In actual practice (after adding the tests, I tried reverting production code), to see the test failed, it’s almost always happen.
So, these tests are actually effective—even though they were written by AI and I didn’t even bother to look at them once during the whole process.
As I mentioned in my previous comment, AI can actually pull this off.
In fact, I think the Crystal specs written by GPT are quite good. The two files below were written entirely by AI (I didn’t change a single word):
If you are strictly pursuing DRY (Don’t Repeat Yourself) principles in your testing, then AI might fall short. But like I said before, back when I was writing a lot of tests in Ruby, I only cared about keeping the production code clean. I intentionally wrote redundant tests (in fact, due to a lot of copy-pasting, my test code was several times larger than my production code). So, in my view, letting AI handle this kind of redundancy nowadays is actually a great idea.
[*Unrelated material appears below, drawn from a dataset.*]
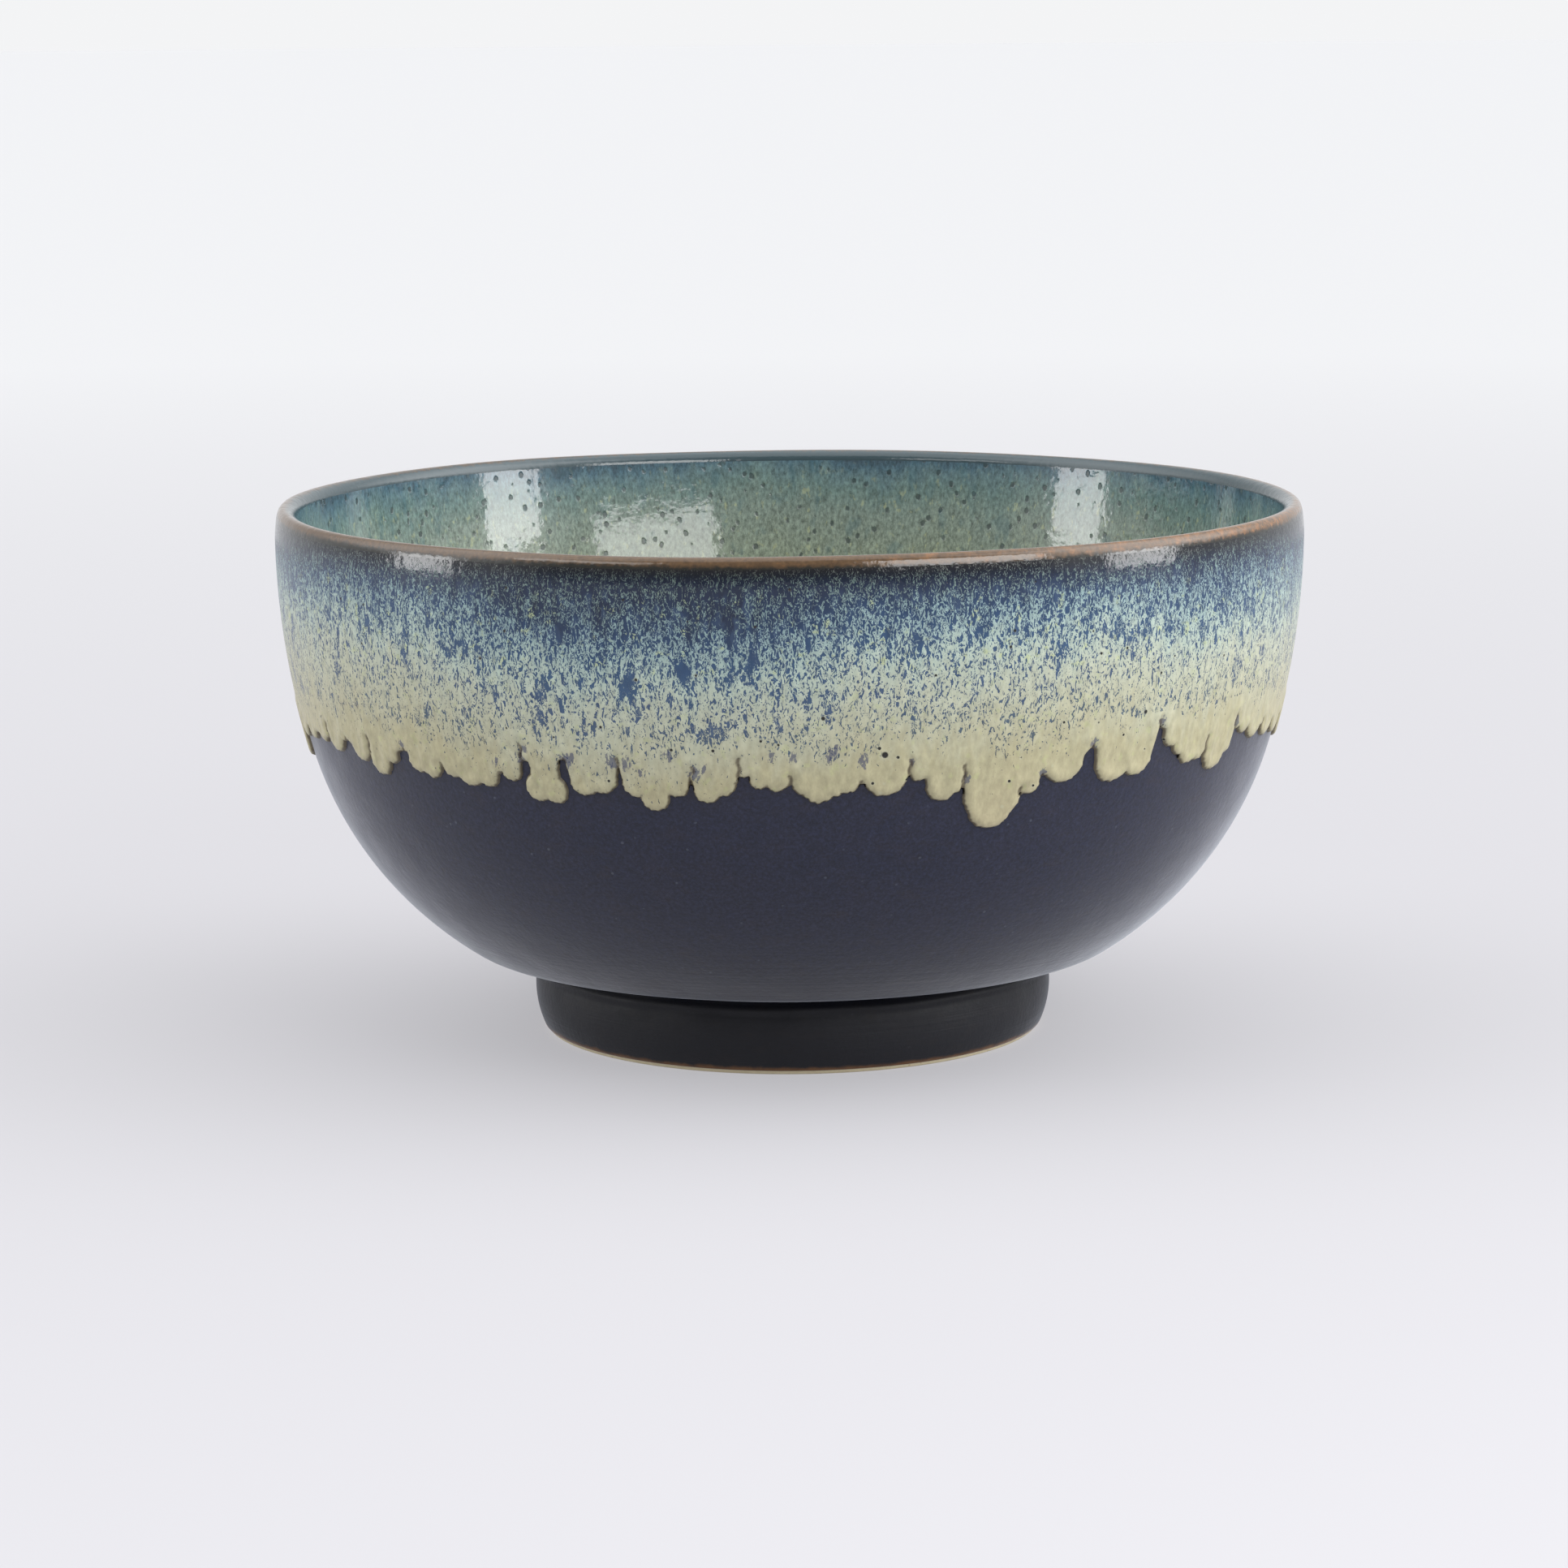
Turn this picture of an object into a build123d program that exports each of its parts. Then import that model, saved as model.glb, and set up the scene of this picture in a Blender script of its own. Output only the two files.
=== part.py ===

I’m not a dogmatist when it comes to TDD (Test-Driven Development) either(for example, the “test-first” approach). Especially after moving from Ruby to Crystal, the weight I give to testing has decreased significantly.
That said, regression testing for core features is still vital: you want to make sure you don’t accidentally introduce breaking changes during a refactor without realizing it.
I’m sure it can do an excellent job most of the time, but everybody got the story about that one time where the LLM fixed the test by removing the important part. If you don’t even review it, how can you be sure that they’re as good as you think?
If you don’t even review it, how can you be sure that they’re as good as you think?
I don’t care the spec code, only if can work.
the LLM fixed the test by removing the important part.
How this happen? I am chatting with GPT in codex, he know what is current need doing, if he change my production code, I know it immediately.
In fact, I write most of the production code myself (with the help from GPT, of course). I take responsibility for the code I write, while the AI is responsible for the specs. If there’s an error in the specs, GPT will point out the cause during our conversation.
GenAI cheats every time. instead of solve the problem properly, it will take shortcut, like hard code the solution for the test suit directly in the library, or adjust the unit case to the wrong output so it passes the test.
believe me, I have seen it doing it every time, no matter what model you are using, they all cheat when they can’t think of any proper solution.